Shielding Pedophile Priests?

“Some dioceses still shield priests accused of pedophilia,” ran a recent headline in the U.S. newspaper National Catholic Reporter. The newspaper interviewed Jeffrey Anderson, a lawyer who specializes in cases of sexual abuse. He estimates that since 1985, when priestly pedophilia came under increased public scrutiny, there have been over a thousand cases in which priests molested children. Anderson had some harsh words for the church’s response to the ongoing crisis: “It is a continuing saga of avoiding responsibility,” he charges, decrying the church’s focus on protecting the accused clerics. “As a general rule, the institutional response of the church has been willfully inadequate both in tending to victims and dealing with risks.”

Disturbed Sleep

“Singles sleep best, married persons fairly well, and widowed or divorced persons living alone suffer most from disturbed sleep,” reports the German medical journal Ärztliche Praxis. A survey involving 1,500 patients between the ages of 18 and 65 revealed that 19 percent regularly had disturbed sleep that left them worn-out during the day, 31 percent had problems with their sleep, although less serious, and only half reported no problems with sleep. The incidence of disturbed sleep was high among retired persons, the unemployed, the emotionally disturbed, and the chronically sick. Generally speaking, “men sleep better than women,” comments the journal, and “the elderly worse than the young.”

Protecting Asian Wildlife

That is the challenge facing such Asian countries as Thailand. According to Asiaweek magazine, the World Wide Fund for Nature has singled out Thailand for its illegal trade in endangered wildlife, calling the country “the wildlife supermarket of the world.” Thai law apparently does not protect wildlife that is not indigenous to the country; thus, Thailand has become a preferred conduit for the traffic in endangered animals from surrounding countries. There are markets where exotic animals and birds are sold, and some restaurants even feature ‘jungle food’ on their menus, including the meat of such endangered creatures as crocodiles, barking deer, and wild boars.
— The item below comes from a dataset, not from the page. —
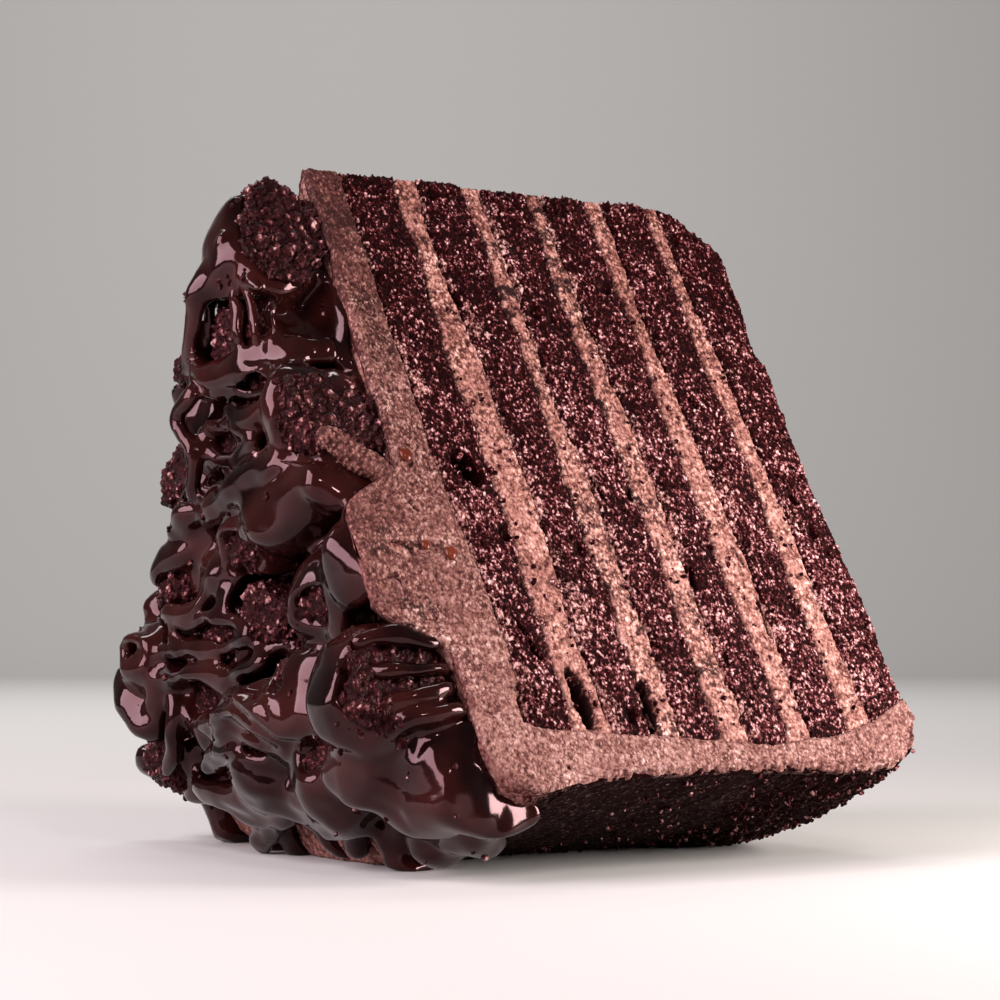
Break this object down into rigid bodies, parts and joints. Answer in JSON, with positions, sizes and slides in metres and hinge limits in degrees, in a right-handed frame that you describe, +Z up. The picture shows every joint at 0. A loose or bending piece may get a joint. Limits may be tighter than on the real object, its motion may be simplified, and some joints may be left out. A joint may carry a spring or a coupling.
{
  "type": "slice of chocolate fudge layer cake",
  "caption": "Tall wedge of dark chocolate layer cake with pale fudge fillings, iced wall and a glossy topping of fudge-coated cake chunks, standing on its curved outer wall.",
  "frame": {"origin": "centre of the bounding box at the floor, under the curved wall that the slice stands on", "axes": "X along the cake's own axis, its fudge topping towards -X and its base towards +X; the near cut faces -Y; +Z up from the iced wall to the slice's tip"},
  "size_m": [0.1138, 0.1208, 0.1246],
  "materials": {
    "sponge": "open dark chocolate crumb, rough and moist",
    "filling": "sliced chocolate fudge frosting, dull with a fine sparkle",
    "icing": "spread chocolate frosting, satin, dragged by the knife",
    "fudge": "poured hot fudge, near black and very glossy",
    "chunk": "torn dark chocolate sponge, rough crumb"
  },
  "bodies": {
    "root": {"sponge_1": "sponge", "sponge_2": "sponge", "sponge_3": "sponge", "sponge_4": "sponge", "sponge_5": "sponge", "sponge_6": "sponge", "filling_1": "filling", "filling_2": "filling", "filling_3": "filling", "filling_4": "filling", "filling_5": "filling", "icing": "icing", "fudge": "fudge", "chunk_01": "chunk", "chunk_02": "chunk", "chunk_03": "chunk", "chunk_04": "chunk", "chunk_05": "chunk", "chunk_06": "chunk", "chunk_07": "chunk", "chunk_08": "chunk", "chunk_09": "chunk", "chunk_10": "chunk", "chunk_11": "chunk", "chunk_12": "chunk", "chunk_13": "chunk", "chunk_14": "chunk", "chunk_15": "chunk", "chunk_16": "chunk", "chunk_17": "chunk", "chunk_18": "chunk", "chunk_19": "chunk", "chunk_20": "chunk"}
  },
  "joints": []
}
Religious Scene’s Most Rapid Growth

According to the Australian Bureau of Statistics, the most rapid growth of followers is not among the mainline churches or even among the energetic evangelical groups. Rather, the 1986 census revealed accelerating growth in the number who stated positively that they had no religion or who left unanswered the question about religion. The census indicated that nearly 25 percent of the Australian people are in this category, or nearly double the percentage of 20 years ago. But Dr. G. Bailey, a university professor of religion, told The Weekend Australian, a Sydney newspaper, that such people nevertheless do have a “surrogate religion.” He referred to a materialistic world view, “with its emphasis on greed and enterprise and its implicit goal of salvation through material possessions and material security.”